■ **EXERCISE REQUIREMENTS**:
Please output exactly the lines of the material from the first through the line containing "SIDE_SEAM_Y = -0.018", and nothing more.

■ **SOURCE EXCERPT**:
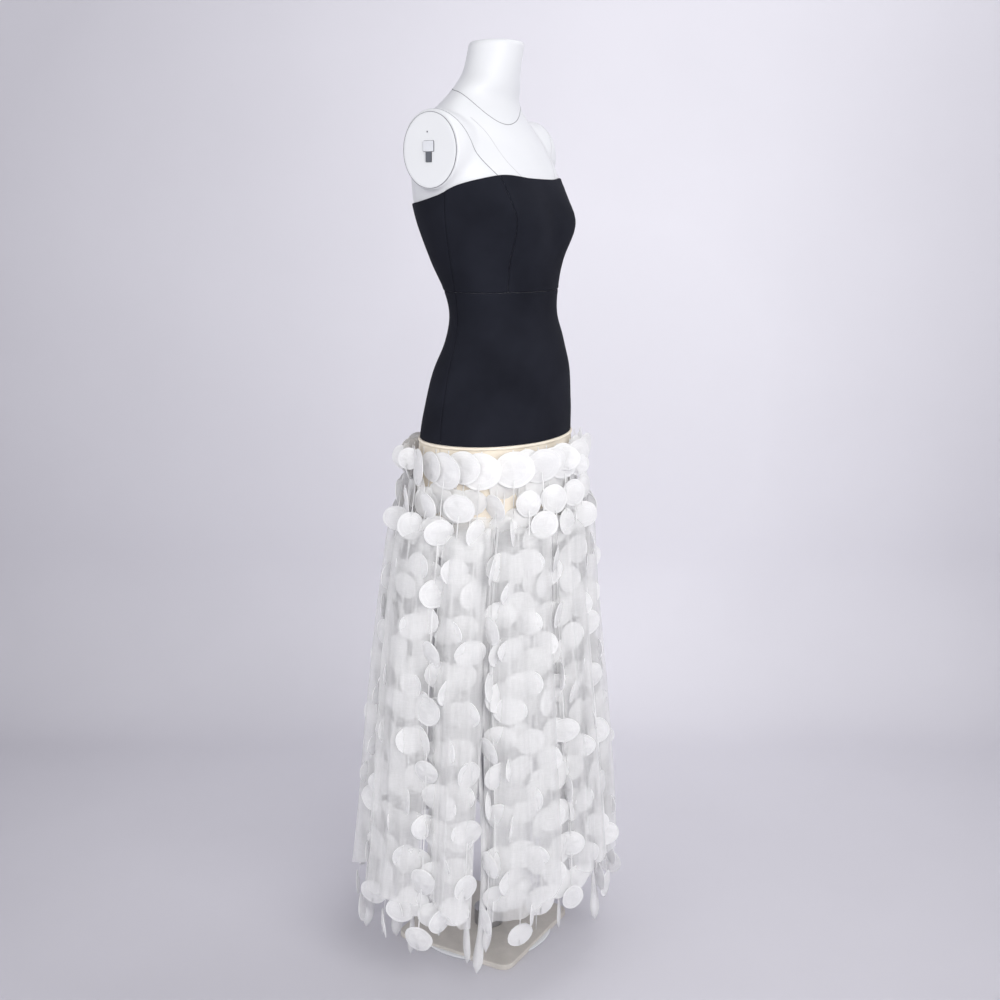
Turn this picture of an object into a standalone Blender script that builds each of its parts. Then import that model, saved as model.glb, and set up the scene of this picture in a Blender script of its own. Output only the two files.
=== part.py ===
"""A strapless maxi dress on a limbless dress form, at rest on the form's own stand.

The dress is a fitted black bodice to the hip in princess panels, an ivory hip yoke under it,
and a skirt of hanging strands of discs, each strand fused to a narrow strip on the yoke.
Behind the strands hang narrow sheer panels, parted by slits.
Metres, +Z up. The front faces -Y and the wearer's right side is -X. The origin is the middle
of the base plate's underside. A turn is an angle about the figure's axis, 0 at the front and
positive towards +X.
"""
import math
import random
from collections import namedtuple

import bmesh
import bpy

COLLECTION = "strapless_maxi_dress"
CUTTERS = "cutters"

# Cloth and seams
SEAM_GAP = 0.0003
CLOTH_EASE = 0.0010
CLOTH_WALL = 0.0015

# Heights of the dress's seams and edges
WAIST_SEAM = 1.192
BLACK_HEM = 0.946
BLACK_HEM_RISE_AT_BACK = 0.006
YOKE_HEM = 0.806
YOKE_FLARE = 0.006
SIDE_SEAM_Y = -0.018

# The figure that the cloth is cut for, a row for each level
Section = namedtuple("Section", "height half_width front back middle squareness")
FIGURE = [
    Section(0.790, 0.166, 0.108, 0.110, -0.026, 2.10),
    Section(0.870, 0.171, 0.111, 0.112, -0.027, 2.15),
    Section(0.950, 0.165, 0.108, 0.108, -0.029, 2.15),
    Section(1.000, 0.157, 0.106, 0.105, -0.033, 2.15),
    Section(1.060, 0.141, 0.099, 0.100, -0.040, 2.15),
    Section(1.110, 0.122, 0.085, 0.088, -0.046, 2.10),
    Section(1.150, 0.113, 0.076, 0.079, -0.044, 2.10),
    Section(1.190, 0.117, 0.080, 0.083, -0.040, 2.10),
    Section(1.240, 0.131, 0.092, 0.101, -0.033, 2.10),
    Section(1.300, 0.145, 0.106, 0.118, -0.028, 2.15),
    Section(1.340, 0.150, 0.101, 0.123, -0.024, 2.20),
    Section(1.390, 0.153, 0.088, 0.116, -0.017, 2.20),
    Section(1.430, 0.152, 0.076, 0.103, -0.008, 2.00),
    Section(1.460, 0.142, 0.061, 0.089, -0.003, 1.75),
    Section(1.485, 0.108, 0.052, 0.074, -0.003, 1.70),
    Section(1.502, 0.086, 0.048, 0.060, -0.006, 1.80),
    Section(1.518, 0.072, 0.047, 0.049, -0.011, 2.00),
    Section(1.540, 0.055, 0.046, 0.046, -0.018, 2.00),
    Section(1.565, 0.048, 0.046, 0.046, -0.024, 2.00),
    Section(1.590, 0.047, 0.046, 0.046, -0.029, 2.00),
]

# Soft rise of each cup over the figure
CUP_HEIGHT, CUP_TURN, CUP_LIFT = 1.300, 40.0, 0.013
CUP_REACH_UP, CUP_REACH_ROUND = 0.050, 26.0

# Neckline and princess seam, a row for each point of the curve
EdgePoint = namedtuple("EdgePoint", "turn height")
NECKLINE = [
    EdgePoint(0.0, 1.3720),
    EdgePoint(25.0, 1.3728),
    EdgePoint(50.0, 1.3765),
    EdgePoint(66.0, 1.3705),
    EdgePoint(82.0, 1.3595),
    EdgePoint(96.0, 1.3450),
    EdgePoint(118.0, 1.3350),
    EdgePoint(180.0, 1.3310),
]
NECKLINE_PEAK = 50.0
SeamPoint = namedtuple("SeamPoint", "height turn")
PRINCESS_SEAM = [
    SeamPoint(1.192, 55.2),
    SeamPoint(1.233, 52.0),
    SeamPoint(1.276, 47.6),
    SeamPoint(1.310, 46.2),
    SeamPoint(1.346, 49.6),
    SeamPoint(1.377, 54.0),
]

# Mesh density of the cloth panels
DEGREES_A_COLUMN = 10.0
FEWEST_COLUMNS = 5
UPPER_ROWS, LOWER_ROWS, YOKE_ROWS = 8, 8, 2

# Skirt strands
STRANDS_A_QUARTER = 9
STRIP_TOP_DROP = 0.0012
STRIP_HEIGHT = 0.0040
STRIP_WALL = 0.0012
STRIP_CLEARANCE = 0.0009
STRAND_THICKNESS = 0.0012
STEM_WIDTH = 0.0040
ROOT_WIDTH = 0.0050
QUARTER_GAP = 0.0010
DISC_PITCH = 0.100
DISCS_FROM_TOP_ROW, DISCS_FROM_SECOND_ROW = 9, 8
SHORT_STRANDS = (2, 4, 6, 8, 15, 20, 26, 31)
TOP_DISC_HEIGHT, TOP_DISC_HALF_WIDTH, TOP_DISC_HALF_HEIGHT = 0.912, 0.031, 0.027
SECOND_DISC_HEIGHT = 0.853
DISC_HALF_WIDTHS = (0.021, 0.029)
DISC_HALF_HEIGHTS = (0.0215, 0.0245)
DISC_SHOULDER = 0.42
SHINGLE_TWIST = 19.0
LOOSE_TWIST = 62.0
HEIGHT_SCATTER = 0.004
TUCK_START, TUCK_END, TUCK_DEPTH = 0.886, 0.842, 0.017
STRAND_SEED = 11
Strand = namedtuple("Strand", "turn is_top_row disc_count")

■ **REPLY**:
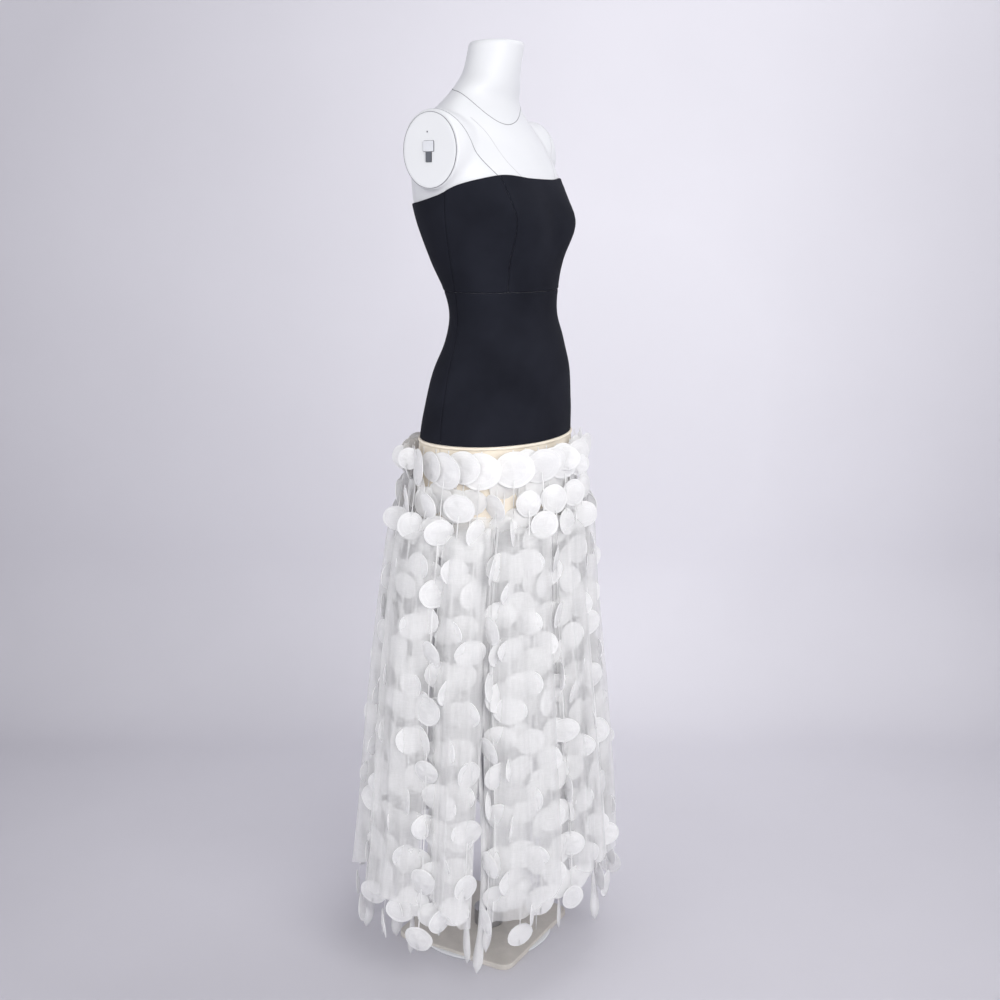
Turn this picture of an object into a standalone Blender script that builds each of its parts. Then import that model, saved as model.glb, and set up the scene of this picture in a Blender script of its own. Output only the two files.
=== part.py ===
"""A strapless maxi dress on a limbless dress form, at rest on the form's own stand.

The dress is a fitted black bodice to the hip in princess panels, an ivory hip yoke under it,
and a skirt of hanging strands of discs, each strand fused to a narrow strip on the yoke.
Behind the strands hang narrow sheer panels, parted by slits.
Metres, +Z up. The front faces -Y and the wearer's right side is -X. The origin is the middle
of the base plate's underside. A turn is an angle about the figure's axis, 0 at the front and
positive towards +X.
"""
import math
import random
from collections import namedtuple

import bmesh
import bpy

COLLECTION = "strapless_maxi_dress"
CUTTERS = "cutters"

# Cloth and seams
SEAM_GAP = 0.0003
CLOTH_EASE = 0.0010
CLOTH_WALL = 0.0015

# Heights of the dress's seams and edges
WAIST_SEAM = 1.192
BLACK_HEM = 0.946
BLACK_HEM_RISE_AT_BACK = 0.006
YOKE_HEM = 0.806
YOKE_FLARE = 0.006
SIDE_SEAM_Y = -0.018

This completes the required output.